The lure of the ‘tweaked’ plant. The one that we like because it is bigger, brighter and showier than the original. These ‘improvements’ showcase our home and impress our neighbours, but do they work for the others with whom we share our outdoors space? Bees, butterflies, birds and all creatures which have an ever-shrinking choice of places to call home and make a living in. And whose survival becomes ever more precarious as they try to cope with the stress of pollution, the vagaries of weather and decisions that take no account of their needs.
For some, the effort to find a host plant or enough food to feed their young has just been too hard. In Ontario, native bee species that were widespread are now a rarity. Native wildflowers that once brought colour to rural landscapes are disappearing as even the hedgerows that were their refuge are being grubbed up. The swallows that would line up on the hydro wires at this time of year in anticipation of migration are seldom seen.
Gardeners to the rescue! Be the refuge. A space, no matter how small, if planted to at least 70 per cent native plants, can become a community and contribute ecosystem benefits, and may even provide a vital link to ensure a species’ survival.
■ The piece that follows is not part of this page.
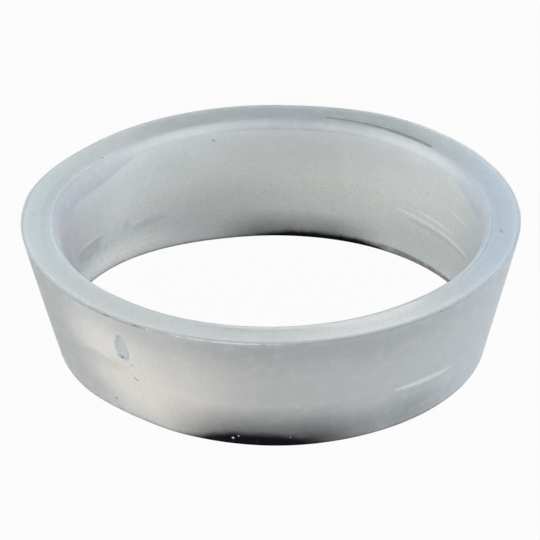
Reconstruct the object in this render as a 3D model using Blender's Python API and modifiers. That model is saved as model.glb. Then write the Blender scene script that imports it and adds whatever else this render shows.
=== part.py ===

So much depends on the choices we make. Gardeners are recognizing this and native plants are newly fashionable. The trend has prompted growers to make the natives that much more alluring by selecting and breeding for the traits that will attract buyers, like variegated foliage, disease resistance or compactness. The result is a cultivar - or “nativar,” as they’ve been called. Do these plants provide the same services (hosting, nutrient content, accessibility of pollen and nectar) as the original “straight species” plant? There isn't a complete answer but in most cases, they don't.